His firm had bought corporate bonds at negative yields before, since the return was less negative than cash. “At least you are not paying minus 0.7% or 0.8%, you’re only paying minus 0.1%. It’s about capital preservation. What are the other alternatives? You go to something extremely risky, but then you have the risk you don’t get your money back.”
However, for a company, being able theoretically to issue at a negative yield, based on its secondary curve, does not necessarily make it practically feasible or wise.
“Absolutely it is a possibility, but there’s a limit to how negative you can go,” said a syndicate banker in London. “Some of the low beta issuers will just be forced to issue at more intermediate and longer parts of the curve, rather than doing short-dated bonds.”

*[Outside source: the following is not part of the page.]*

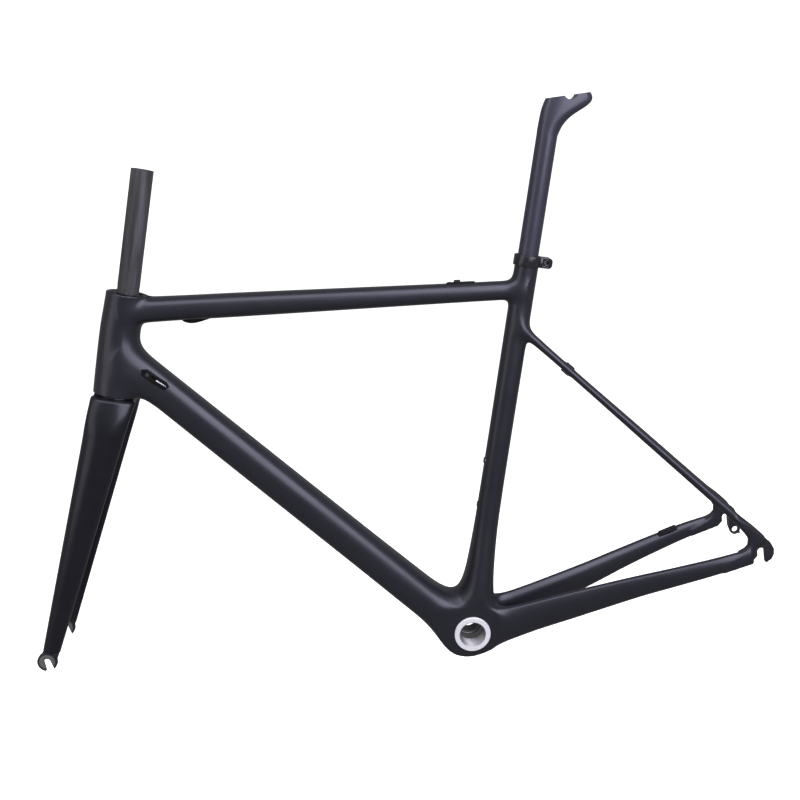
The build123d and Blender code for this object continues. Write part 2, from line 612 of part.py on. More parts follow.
# Gear cable exit and stop on top of the right chain stay.
CS_STOP = Vector(-313.0, -61.0, 68.5)
CS_RUN = Vector(-1, -0.13, 0.18).normalized()
cs_body = cylinder(CS_STOP - CS_RUN * 13, CS_STOP + CS_RUN * 13, 3.0)
cs_foot = loft_sections(
    [
        (Plane(origin=CS_STOP - CS_RUN * 15 + Vector(0, 0, -3.5), x_dir=(0, 1, 0), z_dir=CS_RUN), 6, 5, 2),
        (Plane(origin=CS_STOP + Vector(0, 0, -3.0), x_dir=(0, 1, 0), z_dir=CS_RUN), 7.5, 7, 2),
        (Plane(origin=CS_STOP + CS_RUN * 15 + Vector(0, 0, -3.5), x_dir=(0, 1, 0), z_dir=CS_RUN), 6, 5, 2),
    ]
)
cs_socket = cylinder(CS_STOP + CS_RUN * 5, CS_STOP + CS_RUN * 16, 2.3)
cs_wire = cylinder(CS_STOP - CS_RUN * 16, CS_STOP + CS_RUN * 16, 0.9)
chainstay_stop = largest(cs_body + cs_foot - cs_socket - cs_wire - chain_right_outer)
save("chainstay_cable_stop", chainstay_stop)
save("chainstay_left", chainstay_left)
save("chainstay_right", mirrored(chainstay_left))
save("seatstay_left", seatstay_left)
save("seatstay_right", mirrored(seatstay_left))

# ================================================================ seat clamp
CLAMP_LOW, CLAMP_HIGH = SEAT_TUBE_LENGTH - 14.5, SEAT_TUBE_LENGTH - 0.5
CLAMP_R = 18.2
EAR_REACH, EAR_WIDTH, EAR_ROUND = 32.4, 17.0, 5.0
EAR_BOLT_S, EAR_BOLT_P = (CLAMP_LOW + CLAMP_HIGH) / 2, -25.0
ear_plane = Plane(origin=seat(EAR_BOLT_S, -EAR_REACH / 2 - 5, -EAR_WIDTH / 2), x_dir=SEAT_FORWARD, z_dir=LATERAL)
ear_outline = ear_plane * RectangleRounded(EAR_REACH - 10, CLAMP_HIGH - CLAMP_LOW, EAR_ROUND)
ears = Solid.extrude(ear_outline.face(), LATERAL * EAR_WIDTH)
band = cylinder(seat(CLAMP_LOW), seat(CLAMP_HIGH), CLAMP_R) + ears
band = band - cylinder(seat(CLAMP_LOW - 5), seat(CLAMP_HIGH + 5), SEAT_TUBE_R)
gap_box = Plane(origin=seat(EAR_BOLT_S, -26), x_dir=SEAT_FORWARD, z_dir=SEAT_UP) * Box(26, 2.2, 30)
band = band - gap_box
bolt_centre = seat(EAR_BOLT_S, EAR_BOLT_P)
CLAMP_BOLT_R = 2.5
band = band - cylinder(bolt_centre - LATERAL * 20, bolt_centre + LATERAL * 20, CLAMP_BOLT_R + 0.1)
band = band - cylinder(bolt_centre + LATERAL * 4.6, bolt_centre + LATERAL * 20, 4.4)
band = band - cylinder(bolt_centre - LATERAL * 4.6, bolt_centre - LATERAL * 20, 4.4)
save("seat_clamp_band", largest(band))
bolt = cylinder(bolt_centre - LATERAL * 6.0, bolt_centre + LATERAL * 4.6, CLAMP_BOLT_R)
bolt = bolt + cylinder(bolt_centre + LATERAL * 4.6, bolt_centre + LATERAL * 8.9, 4.2)
bolt_hex = Plane(origin=bolt_centre + LATERAL * 6.0, z_dir=LATERAL) * RegularPolygon(2.3, 6)
bolt = bolt - Solid.extrude(bolt_hex.face(), LATERAL * 5)
save("seat_clamp_bolt", largest(bolt))
nut = tube(bolt_centre - LATERAL * 8.9, bolt_centre - LATERAL * 4.6, 4.2, CLAMP_BOLT_R)
save("seat_clamp_nut", largest(nut))

# ================================================================ headset bearings


def bearing(top, spec):
    """Outer race, inner race and ball ring of a bearing below a station."""
    middle = top + spec["height"] / 2
    outer_r, inner_r = spec["od"] / 2, spec["bore"] / 2
    pitch_r = (outer_r + inner_r) / 2
    groove_plane = Plane(origin=steer(middle, pitch_r), x_dir=STEER_FORWARD, z_dir=(0, 1, 0))
    groove_face = (groove_plane * Circle(spec["ball"] / 2 + BALL_CLEARANCE)).face()
    groove = Solid.revolve(groove_face, 360, Axis(RACE_SEAT, STEER_DOWN))
    bottom = top + spec["height"]
    outer = tube(steer(top), steer(bottom), outer_r, outer_r - RACE_T) - groove
    inner = tube(steer(top), steer(bottom), inner_r + RACE_T, inner_r) - groove
    plane = Plane(origin=steer(middle), x_dir=LATERAL, z_dir=STEER_DOWN)
    balls = []
    for i in range(spec["balls"]):
        angle = 2 * pi * i / spec["balls"]
        centre = plane.from_local_coords((pitch_r * cos(angle), pitch_r * sin(angle), 0))
        balls.append(Solid.make_sphere(spec["ball"] / 2, Plane(origin=centre)))
    return largest(outer), largest(inner), Compound(children=balls)


upper_outer, upper_inner, upper_balls = bearing(HEAD_TOP + UPPER_BEARING_DEPTH, UPPER_BEARING)
lower_outer, lower_inner, lower_balls = bearing(LOWER_SEAT, LOWER_BEARING)
save("upper_bearing_outer_race", upper_outer)
save("upper_bearing_inner_race", upper_inner)
save("upper_bearing_balls", upper_balls)
save("lower_bearing_outer_race", lower_outer)
save("lower_bearing_inner_race", lower_inner)
save("lower_bearing_balls", lower_balls)

# The inner races sit on these: a centring ring above, the crown race below.
ring = tube(
    steer(HEAD_TOP + 1.2), steer(HEAD_TOP + UPPER_BEARING_DEPTH), 17.6, STEERER_LOWER_R
)
ring = ring + tube(
    steer(HEAD_TOP + UPPER_BEARING_DEPTH), steer(HEAD_TOP + UPPER_BEARING_DEPTH + 4),
    UPPER_BEARING["bore"] / 2, STEERER_LOWER_R,
)
RING_SPLIT = 1.5             # lets the ring close on the steerer
split_plane = Plane(origin=steer(HEAD_TOP, -16), x_dir=STEER_FORWARD, z_dir=STEER_DOWN)
ring = ring - split_plane * Box(12, RING_SPLIT, 30)
save("centring_ring", largest(ring))
CROWN_RACE_R = 24.5
crown_race = tube(steer(-CROWN_RACE_T), steer(0), CROWN_RACE_R, RACE_SEAT_R)
save("crown_race", largest(crown_race))

# ================================================================ fork
TAPER_TOP, TAPER_BOTTOM = -75.0, -14.0
steerer_profile = [
    (STEERER_BORE_R, -STEERER_LENGTH), (STEERER_R, -STEERER_LENGTH), (STEERER_R, -STEERER_CLAMP_FROM),
    (STEERER_LOWER_R, -STEERER_CLAMP_FROM), (STEERER_LOWER_R, TAPER_TOP),
    (RACE_SEAT_R, TAPER_BOTTOM), (RACE_SEAT_R, 0.0), (STEERER_BORE_R + 4.0, 0.0),
    (STEERER_BORE_R + 4.0, TAPER_BOTTOM), (STEERER_BORE_R, TAPER_TOP),
]
profile_points = [steer(s, r) for r, s in steerer_profile]
steerer_face = Face(Wire(Polyline(profile_points, close=True).edges()))
steer_axis = Axis(RACE_SEAT, STEER_DOWN * -1)
steerer = Solid.revolve(steerer_face, 360, steer_axis)
save("steerer", steerer)

CROWN_BOTTOM = 45.0
BLADE_END = 352.0


def blade_front(s):
    """Leading edge of a blade, ahead of the steering axis."""
    return 27.6 + 0.0575 * s


def blade_rear(s):
    """Trailing edge of a blade, ahead of the steering axis."""
    return -29.4 + 0.155 * s


def blade_y(s):
    """Distance of a blade's centreline from the fork's middle plane."""
    if s < CROWN_BOTTOM:
        return 38.0 - 14.0 * (1 - s / CROWN_BOTTOM) ** 1.6
    t = (s - CROWN_BOTTOM) / (BLADE_END - CROWN_BOTTOM)
    return 38.0 + 15.0 * t


def blade_width(s):
    """Side-to-side thickness of a blade."""
    t = (s - CROWN_BOTTOM) / (BLADE_END - CROWN_BOTTOM)
    return 21.0 - 10.5 * t


def blade_section(s, lean=0.0):
    """Section of the left blade, its plane leant outwards by some degrees."""
    middle = (blade_front(s) + blade_rear(s)) / 2
    depth = blade_front(s) - blade_rear(s)
    down = STEER_DOWN * cos(radians(lean)) + LATERAL * sin(radians(lean))
    side = LATERAL * cos(radians(lean)) - STEER_DOWN * sin(radians(lean))
    plane = Plane(origin=steer(s, middle, blade_y(s)), x_dir=side, z_dir=down)
    return plane, blade_width(s), depth, 2.2


ARCH_R = 27.0
ARCH_S = 49.0
SHOULDER_S = 2.0             # where a blade's shoulder starts under the race seat
crown_stations = [
    (-CROWN_RIM, 0.6, 57.0, 54.0, 2.0),
    (0.0, 0.8, 57.0, 54.0, 2.0),
    (8.0, 0.8, 57.0, 52.0, 2.1),
    (24.0, 1.6, 60.0, 51.0, 2.3),
    (CROWN_BOTTOM, 4.2, 62.0, 48.0, 2.4),
]
crown_middle = loft_sections(
    [
        (plane_along(steer(s, p), STEER_DOWN), width, depth, power)
        for s, p, width, depth, power in crown_stations
    ]
)
SHOULDER_STATIONS = ((SHOULDER_S, 40.0), (12.0, 30.0), (26.0, 14.0), (CROWN_BOTTOM, 0.0))
shoulder = loft_sections([blade_section(s, lean) for s, lean in SHOULDER_STATIONS])
arch = cylinder(steer(ARCH_S, -60), steer(ARCH_S, 60), ARCH_R)
above_seat = cylinder(steer(-40), steer(-CROWN_RIM), 80) + cylinder(steer(-CROWN_RIM), steer(0), CROWN_RACE_R + 0.3)
below_crown = cylinder(steer(CROWN_BOTTOM), steer(CROWN_BOTTOM + 40), 80)
BRAKE_HOLE_S, BRAKE_INSERT_R, BRAKE_HOLE_R = 11.5, 5.0, 4.0
brake_bore = cylinder(steer(BRAKE_HOLE_S, -60), steer(BRAKE_HOLE_S, 60), BRAKE_INSERT_R)
crown = crown_middle + shoulder + mirrored(shoulder)
crown = crown - arch - above_seat - below_crown - brake_bore
save("fork_crown", largest(crown))
insert = tube(steer(BRAKE_HOLE_S, -24.0), steer(BRAKE_HOLE_S, 26.4), BRAKE_INSERT_R, BRAKE_HOLE_R)
save("crown_brake_insert", largest(insert))

BLADE_STATIONS = (CROWN_BOTTOM, 90.0, 150.0, 220.0, 290.0, BLADE_END)
blade_outer = loft_sections([blade_section(s) for s in BLADE_STATIONS])
blade_inner = loft_sections([blade_section(s) for s in BLADE_STATIONS[:-1] + (335.0,)], WALL)
blade_left = largest(blade_outer - blade_inner)
save("fork_blade_left", blade_left)
save("fork_blade_right", mirrored(blade_left))

# Fork ends: an eye round the axle with its slot open downwards.
FX, FZ = FRONT_AXLE.X, FRONT_AXLE.Z
EYE_R = 13.4
EYE_T = 5.5
eye_y = FRONT_HUB / 2
tip = cylinder((FX, eye_y, FZ), (FX, eye_y + EYE_T, FZ), EYE_R)
tang_points = [
    steer(FORK_LENGTH - 2, FORK_RAKE - 11.5), steer(FORK_LENGTH - 2, FORK_RAKE + 10.5),
    steer(BLADE_END, blade_front(BLADE_END) - 0.4), steer(BLADE_END, blade_rear(BLADE_END) + 0.4),
]
tip = tip + Solid.extrude(side_face([(p.X, p.Z) for p in tang_points], eye_y), Vector(0, EYE_T, 0))
tip = tip - cylinder((FX, 40, FZ), (FX, 70, FZ), FRONT_AXLE_D / 2)
tip = tip - Solid.extrude(
    side_face(
        [
            (FX - FRONT_AXLE_D / 2, FZ), (FX + FRONT_AXLE_D / 2, FZ),
            (FX + FRONT_AXLE_D / 2 - 0.8, FZ - 20), (FX - FRONT_AXLE_D / 2 - 4.2, FZ - 20),
        ],
        40,
    ),
    Vector(0, 30, 0),
)
tip = largest(tip)
save("fork_tip_left", tip)
save("fork_tip_right", mirrored(tip))

# ================================================================ seat post
POST_BOTTOM = POST_TOP - POST_LENGTH
HEAD_START = POST_TOP - 47.0
post_tube = tube(seat(POST_BOTTOM), seat(HEAD_START), POST_R, POST_BORE_R)
save("seatpost_tube", post_tube)
# front and rear ends of each section, as (s, p) on the seat tube axis
POST_HEAD_ENDS = [
    ((686.0, 13.6), (686.0, -13.6), 27.2, 2.0),
    ((694.0, 13.7), (700.5, -18.4), 27.4, 2.05),
    ((705.0, 13.3), (716.5, -31.2), 28.0, 2.2),
    ((717.0, 12.4), (731.5, -48.0), 27.6, 2.4),
    ((730.5, 9.0), (745.6, -46.6), 26.0, 2.6),
]
head_rings = []
for (fs, fp), (rs, rp), width, power in POST_HEAD_ENDS:
    front, rear = seat(fs, fp), seat(rs, rp)
    run = front - rear
    plane = Plane(origin=(front + rear) * 0.5, x_dir=LATERAL, z_dir=LATERAL.cross(run) * -1)
    head_rings.append((plane, width, run.length, power))
post_head = loft_sections(head_rings)
CRADLE_S, CRADLE_P, CRADLE_R = 742.3, -19.6, 9.6
cradle = cylinder(seat(CRADLE_S, CRADLE_P, -40), seat(CRADLE_S, CRADLE_P, 40), CRADLE_R)
HEAD_BOLT_R = 2.6
bolt_holes = [
    cylinder(seat(715, 0), seat(760, -3), HEAD_BOLT_R),
    cylinder(seat(716, -33), seat(760, -40.5), HEAD_BOLT_R),
]
post_head = post_head - cradle
for hole in bolt_holes:
    post_head = post_head - hole
save("seatpost_head", largest(post_head))
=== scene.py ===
"""Looks of the carbon frameset: seamless carbon skins, detailed metal parts, studio."""

import json
import math

import bmesh
import bpy
import numpy as np
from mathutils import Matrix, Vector


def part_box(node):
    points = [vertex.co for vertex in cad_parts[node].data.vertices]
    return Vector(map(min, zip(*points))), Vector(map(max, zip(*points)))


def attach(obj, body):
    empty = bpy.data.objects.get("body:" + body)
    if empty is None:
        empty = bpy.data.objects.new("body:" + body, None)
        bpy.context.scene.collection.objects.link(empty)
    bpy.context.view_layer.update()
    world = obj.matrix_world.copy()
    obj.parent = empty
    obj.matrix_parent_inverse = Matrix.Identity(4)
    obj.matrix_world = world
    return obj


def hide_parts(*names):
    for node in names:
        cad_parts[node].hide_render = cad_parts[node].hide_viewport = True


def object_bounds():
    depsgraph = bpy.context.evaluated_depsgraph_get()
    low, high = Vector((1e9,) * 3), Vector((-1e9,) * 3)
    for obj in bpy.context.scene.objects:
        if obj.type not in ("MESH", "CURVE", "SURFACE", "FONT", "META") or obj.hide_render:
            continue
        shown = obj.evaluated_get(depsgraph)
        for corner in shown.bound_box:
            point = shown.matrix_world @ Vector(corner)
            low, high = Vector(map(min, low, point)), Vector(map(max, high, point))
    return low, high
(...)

Since investors might not want to buy at negative yields, issuers would either have to pay a higher than normal spread to issue at them, or avoid that by going longer. “The other option of course is to do a floating rate note,” the banker added.

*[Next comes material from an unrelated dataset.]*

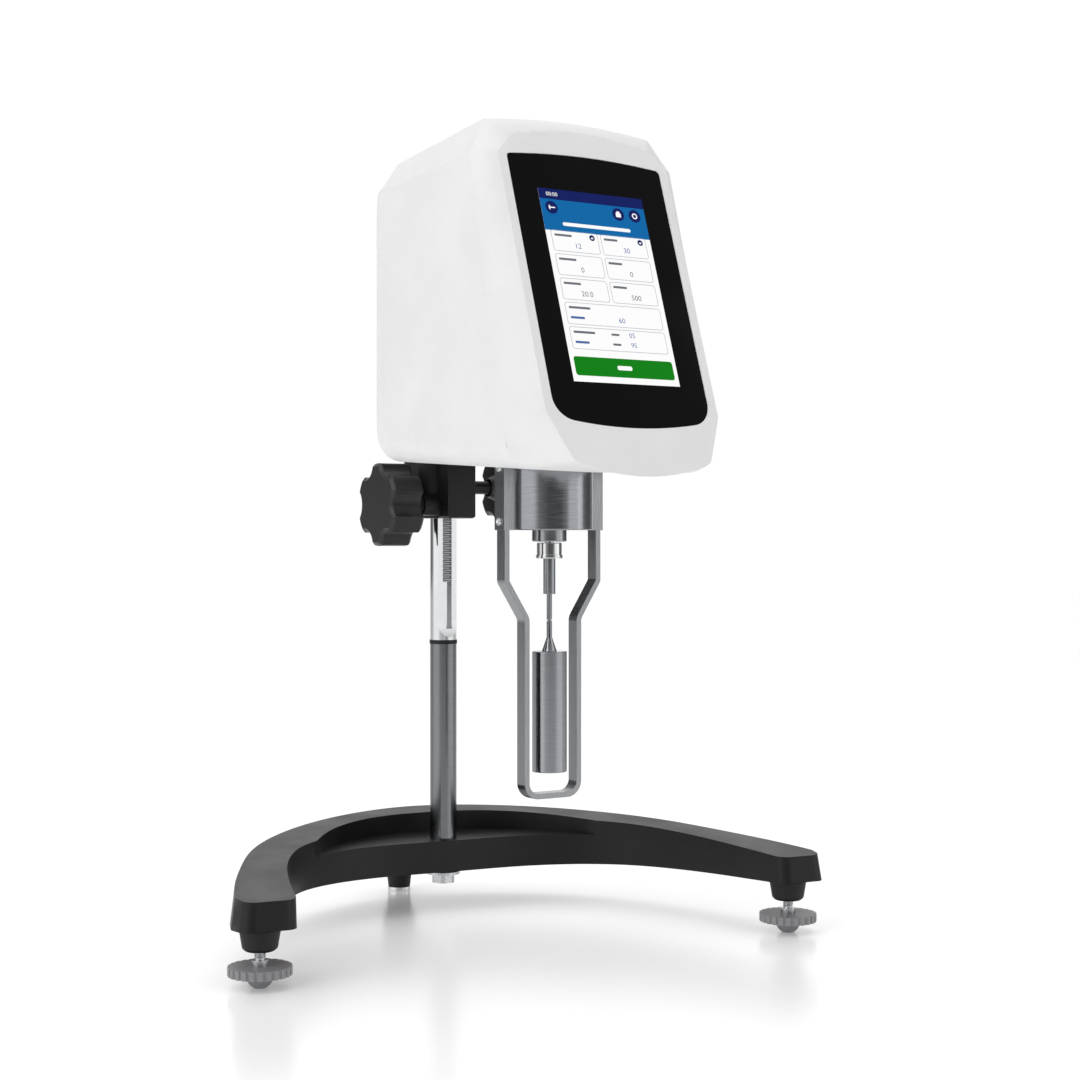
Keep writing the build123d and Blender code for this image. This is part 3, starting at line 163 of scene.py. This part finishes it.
room.links.new(shown.outputs[2], sky.inputs["Color"])
sky.inputs["Strength"].default_value = 0.97

bench_sheet, tree, shader = new_material("bench_sheet", Base_Color=colour("#fbfbfb"), IOR=1.7,
                                         Emission_Color=colour("#ffffff"), Emission_Strength=0.16)
place = add_node(tree, "ShaderNodeTexCoord")
fog = add_node(tree, "ShaderNodeTexNoise", {"Vector": place.outputs["Object"], "Scale": 3.0})
haze = add_node(tree, "ShaderNodeMapRange", {"Value": fog.outputs["Fac"], "To Min": 0.2, "To Max": 0.24})
tree.links.new(haze.outputs["Result"], shader.inputs["Roughness"])
bench_mesh = bmesh.new()
bmesh.ops.create_grid(bench_mesh, x_segments=2, y_segments=2, size=bench_size / 2)
bench = link_mesh("bench", bench_mesh, bench_sheet, None)

# ---- Base casting
# Grey iron cast in sand, fettled and sprayed with black satin enamel. The enamel fills the
# sand's grain to a fine orange peel, rounds every edge and shines softly.
cast_edge = 1.6 * mm
enamel_grain = 1.1 * mm      # orange peel, drawn a little coarse so that it shows
enamel_patch = 28 * mm       # where the spray lies thicker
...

He predicted that single-A rated issuers would mainly move to longer maturities.
Working out how many investors would refuse to buy bonds at negative yields was tricky, he thought. However, he said “in the secondary market there are a huge number of outstanding bonds that have negative yields. Investors are buying and selling in these conditions. It’s very hard to put an exact number on it, but a significant number of investors will buy at slightly negative yields, but when you go beyond 5bp there are very few that will buy.”
That may mean the floor is the -0.05% Sanofi achieved — for the time being.
Increasingly, market participants appear resigned to the idea that Europe is stuck on a course of low economic growth, low inflation and loose monetary policy — a phenomenon commonly referred to as Japanification.
Signs this week that ECB could be ready to turn its QE programme back on after having just switched it off will only fan those expectations further.
“It’s such a change of tack,” said one analyst, “it will be here for a while. So will negative yields. The longer it’s here, the more we will see names you wouldn’t usually consider negative rates names to go negative and stay there.”
As well as pushing German bond yields to record lows, Draghi’s speech this week also sent France’s 10 year debt slipping into negative territory for the first time ever, while Austrian 10 year government debt dipped into negative territory too.
France’s 10 year debt has since moved back into positive territory, but the analyst said they “would not be surprised” if 10 year French debt went negative again if the ECB’s implementation of its easing policy was as dovish as Draghi hinted.
Speaking at an ECB forum in Portugal on Tuesday, Draghi said: “If the crisis has shown anything, it is that we will use all the flexibility within our mandate to fulfil our mandate — and we will do so again to answer any challenges to price stability in the future.”
The ECB’s asset purchase programme still has “considerable headroom”, he added, noting that “further cuts in policy interest rates and mitigating measures to contain any side effects remain part of our tools”.
The “speech marks a remarkable U-turn for global central banks”, said ING analysts, “But only time will tell if this unprecedented activism was genuinely ahead of the curve or just sheer panic”.
Mario Draghi’s intervention provided the backdrop to the Euromoney Global Borrowers and Bond Investors Forum this week, where delegates engaged in discussions about how central bank policy is likely to evolve.
“The probability of action has increased sharply, and the question is now not if they are going to do something but what they are going to do,” said Vincent Chaigneau, head of research and group investment strategy at Generali Investments, on a panel about QE.
“If they start PSPP [the public sector purchase programme], the most likely way for them to do that is increase the issue limit from 33% to say 50%. What they could say is for high rated countries they could increase issuer limits to 50%, while we keep others at 33%.”
On the same panel, David Zahn, head of European fixed income at Franklin Templeton Investment Management, focused on the possibility that the ECB would look to help banks out by introducing tiered rates of deposit — something that is increasingly being seen in the market as a likely outcome.
“Tiering would suggest that we are going to be at this new rate level for many years,” said Zahn. “You don’t do the tiering for only six or 12 months, you’re saying we will be down at these levels for many years.”